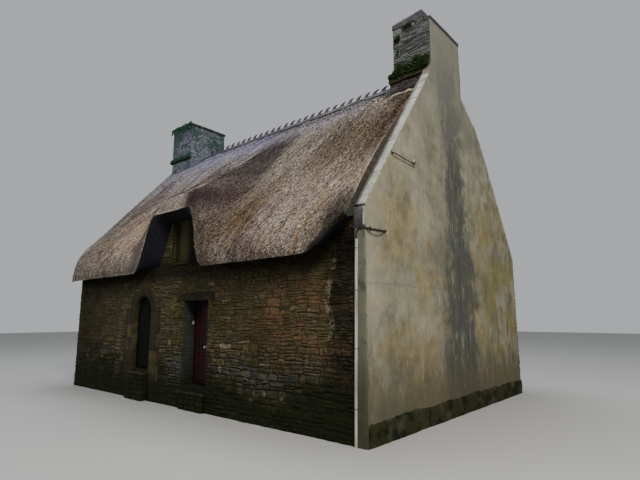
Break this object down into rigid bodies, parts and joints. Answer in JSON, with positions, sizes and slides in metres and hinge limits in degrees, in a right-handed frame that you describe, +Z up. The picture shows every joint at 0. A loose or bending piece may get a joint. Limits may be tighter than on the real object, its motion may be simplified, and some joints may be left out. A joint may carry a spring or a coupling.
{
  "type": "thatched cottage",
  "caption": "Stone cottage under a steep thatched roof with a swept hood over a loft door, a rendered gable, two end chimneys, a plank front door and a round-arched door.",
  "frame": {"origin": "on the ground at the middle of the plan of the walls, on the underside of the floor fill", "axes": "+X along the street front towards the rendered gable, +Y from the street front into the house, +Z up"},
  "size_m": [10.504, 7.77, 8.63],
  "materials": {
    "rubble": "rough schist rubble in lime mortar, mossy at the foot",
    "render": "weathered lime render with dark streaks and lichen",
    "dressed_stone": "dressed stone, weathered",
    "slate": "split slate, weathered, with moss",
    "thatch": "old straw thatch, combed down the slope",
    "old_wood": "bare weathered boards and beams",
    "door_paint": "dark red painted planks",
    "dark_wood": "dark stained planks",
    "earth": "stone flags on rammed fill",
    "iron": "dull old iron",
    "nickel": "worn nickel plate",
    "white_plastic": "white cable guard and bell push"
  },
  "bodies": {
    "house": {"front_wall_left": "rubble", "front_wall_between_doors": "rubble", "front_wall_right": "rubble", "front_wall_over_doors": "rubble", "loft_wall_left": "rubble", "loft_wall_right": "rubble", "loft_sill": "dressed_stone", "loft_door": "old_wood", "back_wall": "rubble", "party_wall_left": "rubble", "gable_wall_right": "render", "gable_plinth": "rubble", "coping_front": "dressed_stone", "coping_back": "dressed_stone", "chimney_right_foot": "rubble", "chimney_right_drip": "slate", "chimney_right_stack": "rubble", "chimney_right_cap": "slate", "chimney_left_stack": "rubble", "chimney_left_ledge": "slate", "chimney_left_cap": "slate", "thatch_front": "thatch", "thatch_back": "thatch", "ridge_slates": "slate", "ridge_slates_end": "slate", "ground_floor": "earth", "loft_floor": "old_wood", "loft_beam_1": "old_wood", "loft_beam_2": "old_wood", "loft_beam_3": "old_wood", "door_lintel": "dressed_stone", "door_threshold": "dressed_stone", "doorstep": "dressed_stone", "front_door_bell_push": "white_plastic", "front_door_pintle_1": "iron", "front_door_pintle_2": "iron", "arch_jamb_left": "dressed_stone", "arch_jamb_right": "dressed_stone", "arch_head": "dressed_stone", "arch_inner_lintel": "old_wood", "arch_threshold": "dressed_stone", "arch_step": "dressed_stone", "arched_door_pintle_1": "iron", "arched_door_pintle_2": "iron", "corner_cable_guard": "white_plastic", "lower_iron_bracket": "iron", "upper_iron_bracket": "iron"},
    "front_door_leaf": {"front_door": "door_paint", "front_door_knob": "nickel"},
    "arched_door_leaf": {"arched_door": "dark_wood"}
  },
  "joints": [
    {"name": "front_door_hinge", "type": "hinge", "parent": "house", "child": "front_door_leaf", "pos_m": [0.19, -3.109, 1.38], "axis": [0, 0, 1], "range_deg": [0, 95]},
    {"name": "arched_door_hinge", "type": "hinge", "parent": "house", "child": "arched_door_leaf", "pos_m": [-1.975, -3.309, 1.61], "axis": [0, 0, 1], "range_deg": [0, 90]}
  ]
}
■ ■ ■ ■ ■
— To do —
Output the listing above exactly as it appears.

— Task response —
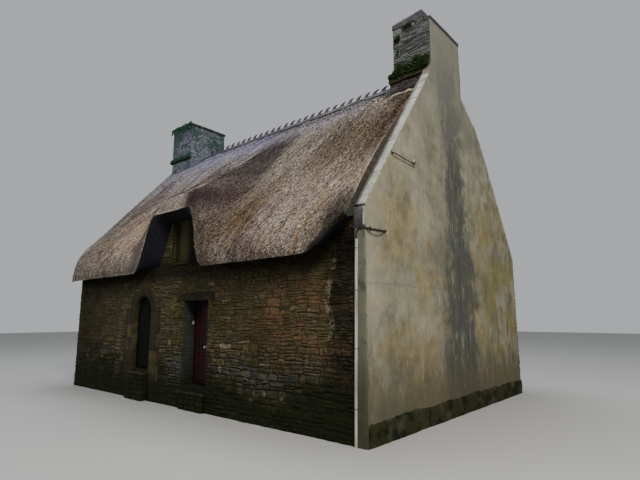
Break this object down into rigid bodies, parts and joints. Answer in JSON, with positions, sizes and slides in metres and hinge limits in degrees, in a right-handed frame that you describe, +Z up. The picture shows every joint at 0. A loose or bending piece may get a joint. Limits may be tighter than on the real object, its motion may be simplified, and some joints may be left out. A joint may carry a spring or a coupling.
{
  "type": "thatched cottage",
  "caption": "Stone cottage under a steep thatched roof with a swept hood over a loft door, a rendered gable, two end chimneys, a plank front door and a round-arched door.",
  "frame": {"origin": "on the ground at the middle of the plan of the walls, on the underside of the floor fill", "axes": "+X along the street front towards the rendered gable, +Y from the street front into the house, +Z up"},
  "size_m": [10.504, 7.77, 8.63],
  "materials": {
    "rubble": "rough schist rubble in lime mortar, mossy at the foot",
    "render": "weathered lime render with dark streaks and lichen",
    "dressed_stone": "dressed stone, weathered",
    "slate": "split slate, weathered, with moss",
    "thatch": "old straw thatch, combed down the slope",
    "old_wood": "bare weathered boards and beams",
    "door_paint": "dark red painted planks",
    "dark_wood": "dark stained planks",
    "earth": "stone flags on rammed fill",
    "iron": "dull old iron",
    "nickel": "worn nickel plate",
    "white_plastic": "white cable guard and bell push"
  },
  "bodies": {
    "house": {"front_wall_left": "rubble", "front_wall_between_doors": "rubble", "front_wall_right": "rubble", "front_wall_over_doors": "rubble", "loft_wall_left": "rubble", "loft_wall_right": "rubble", "loft_sill": "dressed_stone", "loft_door": "old_wood", "back_wall": "rubble", "party_wall_left": "rubble", "gable_wall_right": "render", "gable_plinth": "rubble", "coping_front": "dressed_stone", "coping_back": "dressed_stone", "chimney_right_foot": "rubble", "chimney_right_drip": "slate", "chimney_right_stack": "rubble", "chimney_right_cap": "slate", "chimney_left_stack": "rubble", "chimney_left_ledge": "slate", "chimney_left_cap": "slate", "thatch_front": "thatch", "thatch_back": "thatch", "ridge_slates": "slate", "ridge_slates_end": "slate", "ground_floor": "earth", "loft_floor": "old_wood", "loft_beam_1": "old_wood", "loft_beam_2": "old_wood", "loft_beam_3": "old_wood", "door_lintel": "dressed_stone", "door_threshold": "dressed_stone", "doorstep": "dressed_stone", "front_door_bell_push": "white_plastic", "front_door_pintle_1": "iron", "front_door_pintle_2": "iron", "arch_jamb_left": "dressed_stone", "arch_jamb_right": "dressed_stone", "arch_head": "dressed_stone", "arch_inner_lintel": "old_wood", "arch_threshold": "dressed_stone", "arch_step": "dressed_stone", "arched_door_pintle_1": "iron", "arched_door_pintle_2": "iron", "corner_cable_guard": "white_plastic", "lower_iron_bracket": "iron", "upper_iron_bracket": "iron"},
    "front_door_leaf": {"front_door": "door_paint", "front_door_knob": "nickel"},
    "arched_door_leaf": {"arched_door": "dark_wood"}
  },
  "joints": [
    {"name": "front_door_hinge", "type": "hinge", "parent": "house", "child": "front_door_leaf", "pos_m": [0.19, -3.109, 1.38], "axis": [0, 0, 1], "range_deg": [0, 95]},
    {"name": "arched_door_hinge", "type": "hinge", "parent": "house", "child": "arched_door_leaf", "pos_m": [-1.975, -3.309, 1.61], "axis": [0, 0, 1], "range_deg": [0, 90]}
  ]
}